Should I use a long line or a retractable lead for recall training?
A fixed long line (10–15 metres) is strongly preferred over a retractable lead. Retractable leads create constant tension, which can teach dogs to pull rather than respond to line pressure, and they can snap under the force of a running Staffy. A long line attached to a harness gives your dog freedom while keeping you in control during the critical training phase.
My Staffy comes back but very slowly — is that okay?
A slow recall is still a recall, so always reward it warmly — never scold or look frustrated, or you'll make future recalls slower or non-existent. To speed things up, increase the value of your reward, add more excitement in your voice and body language as they're moving toward you, and practise from shorter distances so you can set them up for quick, enthusiastic responses.
Can I use an e-collar or citronella collar to fix my Staffy's recall?
Australian veterinary and animal behaviour organisations, including the Australian Veterinary Association, advise against aversive training tools such as e-collars for recall training. Punishment-based methods risk increasing anxiety, damaging your relationship with your dog, and creating new behaviour problems. Positive reinforcement — where coming back always predicts something genuinely good — is both more effective long-term and safer for your dog's welfare.
How many treats will I need to use forever — can I ever stop rewarding every recall?

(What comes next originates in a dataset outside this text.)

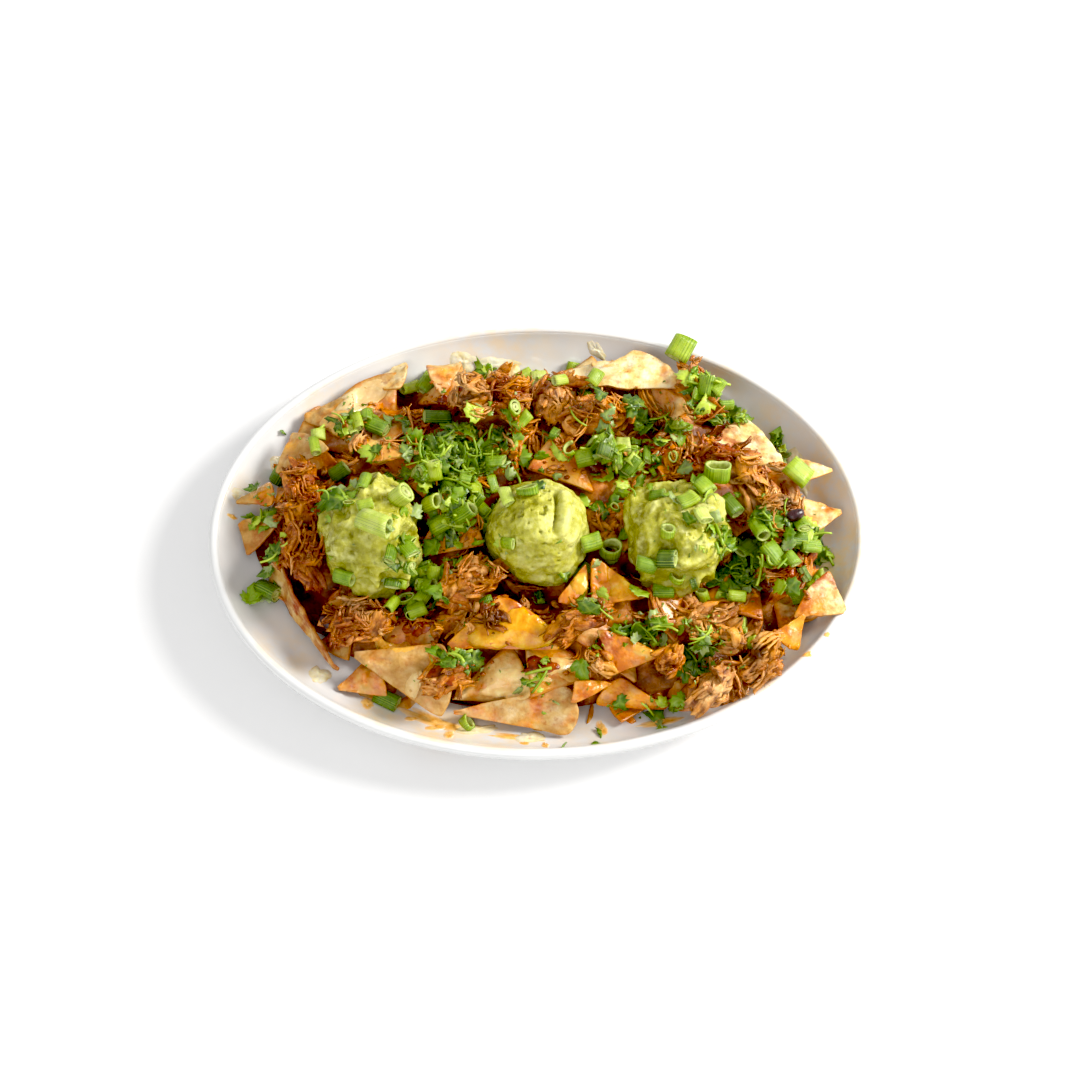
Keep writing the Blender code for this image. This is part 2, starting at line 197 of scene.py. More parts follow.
def arrays_of(mesh):
    """A mesh's points, triangles and point normals as arrays."""
    mesh.calc_loop_triangles()
    points = np.empty(len(mesh.vertices) * 3)
    mesh.vertices.foreach_get("co", points)
    normals = np.empty(len(mesh.vertices) * 3)
    mesh.vertices.foreach_get("normal", normals)
    faces = np.empty(len(mesh.loop_triangles) * 3, np.int32)
    mesh.loop_triangles.foreach_get("vertices", faces)
    return points.reshape(-1, 3), faces.reshape(-1, 3), normals.reshape(-1, 3)


def tree_of(objects):
    """One search tree over the meshes of several objects, which all sit at the origin."""
    verts, faces, count = [], [], 0
    for obj in objects:
        points, triangles, _ = arrays_of(obj.data)
        verts.append(points)
        faces.append(triangles + count)
        count += len(points)
    return BVHTree.FromPolygons(np.concatenate(verts).tolist(), np.concatenate(faces).tolist())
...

Once recall is reliable across real-world environments (typically after a few months of consistent training), you can shift to a variable reward schedule — rewarding roughly every second or third recall rather than every single one. Intermittent rewards actually maintain behaviour very well because the dog never knows when the jackpot is coming. That said, in high-distraction situations it's always worth rewarding generously to keep the behaviour strong.